### WRITTEN INSTRUCTION
Find the lines with "object" in them and copy them out.

╭─ INPUT FOR THIS TASK

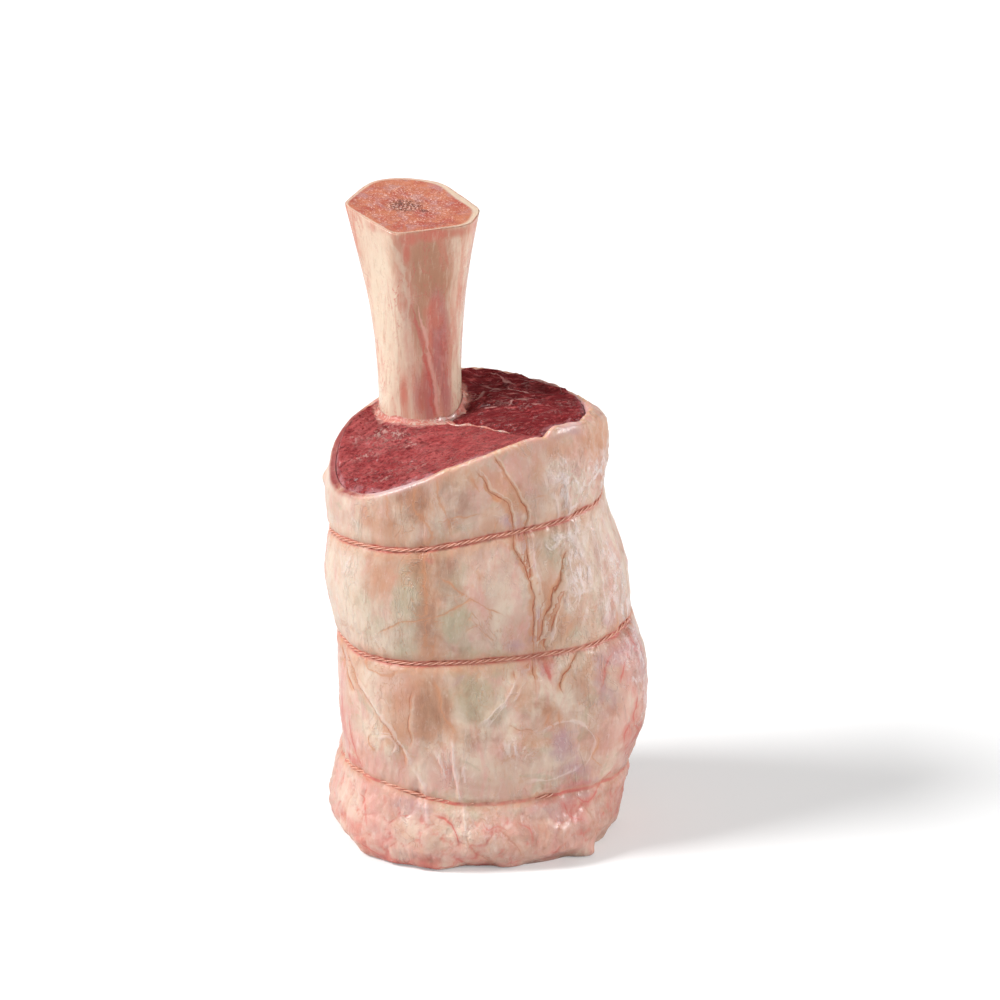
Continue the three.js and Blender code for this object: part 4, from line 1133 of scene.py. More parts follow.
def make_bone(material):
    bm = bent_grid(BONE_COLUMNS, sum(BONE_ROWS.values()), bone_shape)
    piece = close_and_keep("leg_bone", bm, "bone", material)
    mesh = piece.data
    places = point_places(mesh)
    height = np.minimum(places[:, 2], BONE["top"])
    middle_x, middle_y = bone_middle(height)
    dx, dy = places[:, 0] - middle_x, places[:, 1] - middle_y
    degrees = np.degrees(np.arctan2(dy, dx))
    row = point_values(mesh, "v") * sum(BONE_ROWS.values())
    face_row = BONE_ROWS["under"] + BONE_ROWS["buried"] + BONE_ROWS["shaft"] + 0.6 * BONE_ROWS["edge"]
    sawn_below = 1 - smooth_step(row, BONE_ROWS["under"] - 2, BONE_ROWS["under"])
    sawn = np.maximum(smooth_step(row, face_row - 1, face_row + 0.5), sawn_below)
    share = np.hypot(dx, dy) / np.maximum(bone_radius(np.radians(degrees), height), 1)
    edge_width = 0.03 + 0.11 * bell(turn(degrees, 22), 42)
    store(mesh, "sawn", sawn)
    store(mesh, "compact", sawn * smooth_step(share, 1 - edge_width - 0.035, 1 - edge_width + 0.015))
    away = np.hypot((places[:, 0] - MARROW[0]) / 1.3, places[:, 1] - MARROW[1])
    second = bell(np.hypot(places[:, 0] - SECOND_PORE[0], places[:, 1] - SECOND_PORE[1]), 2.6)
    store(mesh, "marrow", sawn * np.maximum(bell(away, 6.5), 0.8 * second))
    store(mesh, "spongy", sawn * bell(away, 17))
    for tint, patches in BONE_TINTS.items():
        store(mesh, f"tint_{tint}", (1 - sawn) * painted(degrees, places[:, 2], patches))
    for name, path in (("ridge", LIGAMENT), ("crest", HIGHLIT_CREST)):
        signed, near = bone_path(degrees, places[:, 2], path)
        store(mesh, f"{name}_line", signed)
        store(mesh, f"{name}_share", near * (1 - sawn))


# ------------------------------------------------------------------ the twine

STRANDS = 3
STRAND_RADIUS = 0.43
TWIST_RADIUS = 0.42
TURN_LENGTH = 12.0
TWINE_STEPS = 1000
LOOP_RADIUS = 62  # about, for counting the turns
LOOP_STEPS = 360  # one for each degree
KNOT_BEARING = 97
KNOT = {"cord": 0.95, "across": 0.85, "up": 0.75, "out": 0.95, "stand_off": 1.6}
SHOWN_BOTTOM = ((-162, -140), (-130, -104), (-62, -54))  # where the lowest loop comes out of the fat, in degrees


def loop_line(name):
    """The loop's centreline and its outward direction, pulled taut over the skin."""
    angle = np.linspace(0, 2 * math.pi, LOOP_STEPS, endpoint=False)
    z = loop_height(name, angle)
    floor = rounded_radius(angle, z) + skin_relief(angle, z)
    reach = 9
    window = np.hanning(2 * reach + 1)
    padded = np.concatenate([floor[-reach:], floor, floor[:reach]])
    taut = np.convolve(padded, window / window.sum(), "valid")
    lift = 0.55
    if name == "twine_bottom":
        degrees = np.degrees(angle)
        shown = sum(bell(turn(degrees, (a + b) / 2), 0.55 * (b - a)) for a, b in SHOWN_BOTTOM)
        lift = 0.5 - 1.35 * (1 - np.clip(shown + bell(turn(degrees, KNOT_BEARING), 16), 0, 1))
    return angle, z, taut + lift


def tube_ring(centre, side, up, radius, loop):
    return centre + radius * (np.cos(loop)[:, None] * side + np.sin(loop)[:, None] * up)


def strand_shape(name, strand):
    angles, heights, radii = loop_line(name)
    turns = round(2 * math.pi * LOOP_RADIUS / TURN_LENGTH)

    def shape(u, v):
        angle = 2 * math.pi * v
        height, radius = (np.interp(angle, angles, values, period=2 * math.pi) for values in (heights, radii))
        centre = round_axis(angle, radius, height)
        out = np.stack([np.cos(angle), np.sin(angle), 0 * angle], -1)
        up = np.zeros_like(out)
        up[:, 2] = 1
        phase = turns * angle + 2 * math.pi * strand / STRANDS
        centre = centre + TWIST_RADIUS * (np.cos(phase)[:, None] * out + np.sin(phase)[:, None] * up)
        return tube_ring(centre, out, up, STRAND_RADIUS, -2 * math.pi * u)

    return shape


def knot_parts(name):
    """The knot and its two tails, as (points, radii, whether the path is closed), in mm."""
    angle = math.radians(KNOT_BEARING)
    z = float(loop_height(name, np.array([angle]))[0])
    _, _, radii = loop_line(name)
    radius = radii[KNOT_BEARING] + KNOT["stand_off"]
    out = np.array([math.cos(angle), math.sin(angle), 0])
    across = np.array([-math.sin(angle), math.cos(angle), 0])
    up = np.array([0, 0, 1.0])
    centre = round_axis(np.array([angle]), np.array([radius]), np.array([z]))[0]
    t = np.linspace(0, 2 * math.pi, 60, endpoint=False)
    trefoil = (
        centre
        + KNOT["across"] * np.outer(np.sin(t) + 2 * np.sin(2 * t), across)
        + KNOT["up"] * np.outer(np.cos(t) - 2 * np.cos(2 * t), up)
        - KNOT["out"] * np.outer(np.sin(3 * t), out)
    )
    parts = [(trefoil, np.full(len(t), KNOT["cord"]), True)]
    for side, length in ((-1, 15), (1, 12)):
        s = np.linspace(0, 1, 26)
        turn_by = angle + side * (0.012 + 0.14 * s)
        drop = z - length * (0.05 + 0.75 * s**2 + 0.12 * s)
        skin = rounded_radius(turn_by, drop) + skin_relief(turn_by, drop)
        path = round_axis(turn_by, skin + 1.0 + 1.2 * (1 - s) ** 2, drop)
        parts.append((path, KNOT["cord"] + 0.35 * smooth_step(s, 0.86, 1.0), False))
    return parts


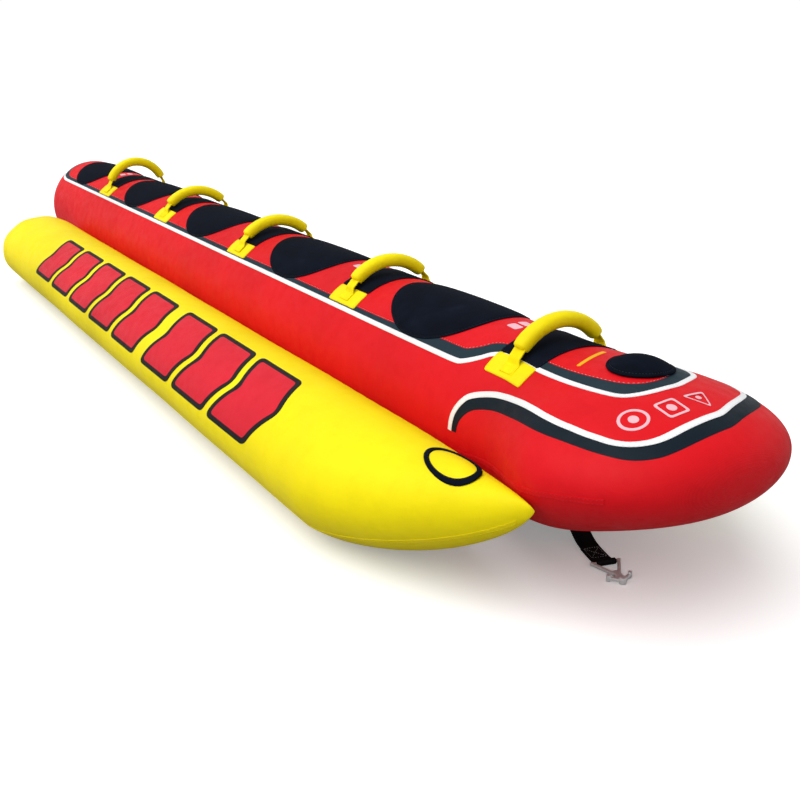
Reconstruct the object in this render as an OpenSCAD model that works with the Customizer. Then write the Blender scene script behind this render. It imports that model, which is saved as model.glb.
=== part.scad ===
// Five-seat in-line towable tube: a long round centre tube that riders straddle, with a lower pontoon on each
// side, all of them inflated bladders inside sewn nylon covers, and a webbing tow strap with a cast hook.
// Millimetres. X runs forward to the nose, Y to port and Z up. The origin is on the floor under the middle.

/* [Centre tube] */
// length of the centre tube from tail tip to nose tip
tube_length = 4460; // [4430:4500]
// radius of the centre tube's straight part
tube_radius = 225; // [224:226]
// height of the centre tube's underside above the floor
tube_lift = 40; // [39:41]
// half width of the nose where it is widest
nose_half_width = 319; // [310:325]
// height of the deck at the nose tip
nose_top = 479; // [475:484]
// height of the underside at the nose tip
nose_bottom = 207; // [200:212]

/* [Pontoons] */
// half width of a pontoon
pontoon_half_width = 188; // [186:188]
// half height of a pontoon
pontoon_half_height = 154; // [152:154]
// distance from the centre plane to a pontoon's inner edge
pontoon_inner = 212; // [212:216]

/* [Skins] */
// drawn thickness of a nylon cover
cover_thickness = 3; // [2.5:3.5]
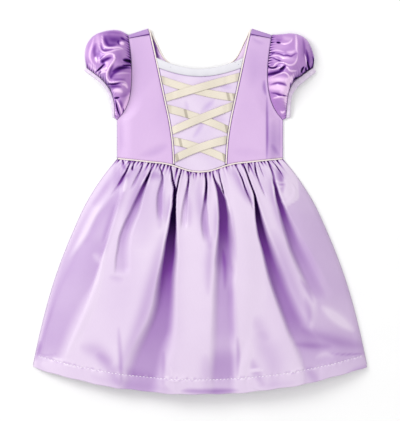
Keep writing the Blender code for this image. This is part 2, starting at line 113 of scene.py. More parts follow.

╰─

### TASK ANSWER
Continue the three.js and Blender code for this object: part 4, from line 1133 of scene.py. More parts follow.
Reconstruct the object in this render as an OpenSCAD model that works with the Customizer. Then write the Blender scene script behind this render. It imports that model, which is saved as model.glb.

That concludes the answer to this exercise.